First Forbes is not a reliable historian, I believe that is well known, I don't need to develop.

Then the photos I have shown on my website are NOT demonstrating that these German, Dutch or English pieces have taken this form of a tower because an influence of an Italian word for fortress.

If you look Murray's p422n18 you will see that "rocca" is attested in Italy only on the 17th c. Before, we have rocco, pl. rocchi, rocho, roccho, roco, rrocho,and many other forms in Latin, Spanish, Catalan, Portuguese, Provençal (=Occitan), French, English, etc. So, in the most all the case, that piece was designated as a "rock". Obviously by phonetic resemblence with Arabic "rukh", mostly through Latin "rochus".

Murray (p772) says the modern form of the Rook as a tower appears first in Damiano in the 16th c.
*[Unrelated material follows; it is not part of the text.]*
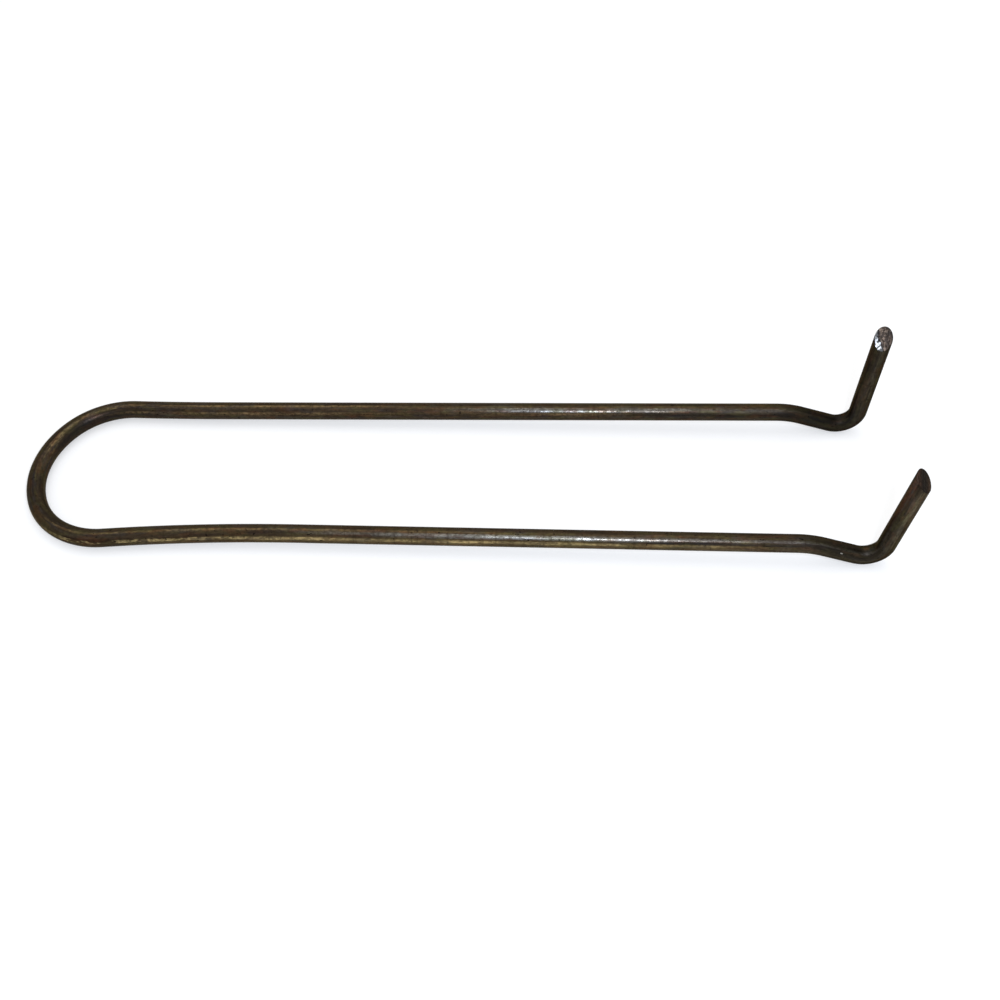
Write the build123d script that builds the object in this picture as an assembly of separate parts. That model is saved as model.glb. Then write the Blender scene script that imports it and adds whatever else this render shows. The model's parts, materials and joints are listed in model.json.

There are two reasons leading to imagine that piece as a tower: 1) the evolution of the abstract shape prevailing at that time, a sort of V, becoming a sort of Y. 2) having 4 pieces named "rock" at the 4 corners of the chessboard were suggesting the 4 towers at the corner of a castle. Naturally, a tower became one, but not the only one, physical representation of that piece. Later, players started to name that piece Torre, Tour, Turm, Torren, in Italy, Spain, France, Germany, Holland, etc.